X-point target divertor concept and the Alcator DX high power divertor test facility
ORAL
Abstract
Three critical challenges must be met before a steady-state, power-producing fusion reactor can be realized: (1) safely handle extreme plasma exhaust power, (2) completely suppress material erosion at divertor targets and (3) do this while maintaining a burning plasma core. Advanced divertors such as `Super X' and `X-point target' have the potential to solve all three challenges by producing a stable, fully detached, low temperature plasma in the divertor while maintaining a hot boundary layer around a clean plasma core. The X-point target divertor may be particularly effective. It places a second X-point in the pathway of the peak parallel heat flux with the intention of forming an X-point MARFE in the divertor volume, well away from the primary X-point that defines the last closed flux surface and at larger major radius, providing detachment front stability.
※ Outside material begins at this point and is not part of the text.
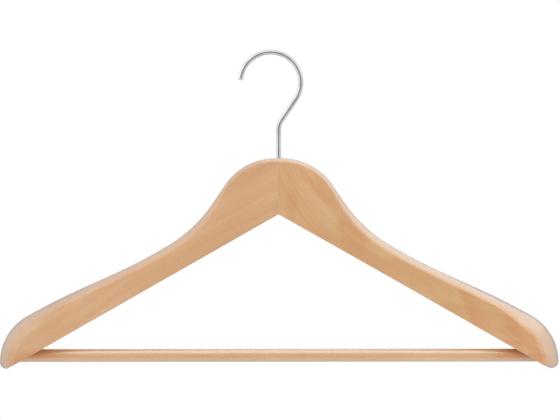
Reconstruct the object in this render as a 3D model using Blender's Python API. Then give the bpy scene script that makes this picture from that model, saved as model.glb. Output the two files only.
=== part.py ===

Divertor heat dissipation is via volumetric processes (radiation, ion-neutral collisions), virtually eliminating erosion by ion bombardment and reducing peak heat flux and neutron fluence on remote divertor target components. Alcator DX is conceived as a national facility to test these ideas. It employs the high magnetic field technology of Alcator combined with high-power ICRH to investigate advanced divertors at reactor-level parallel heat flux densities.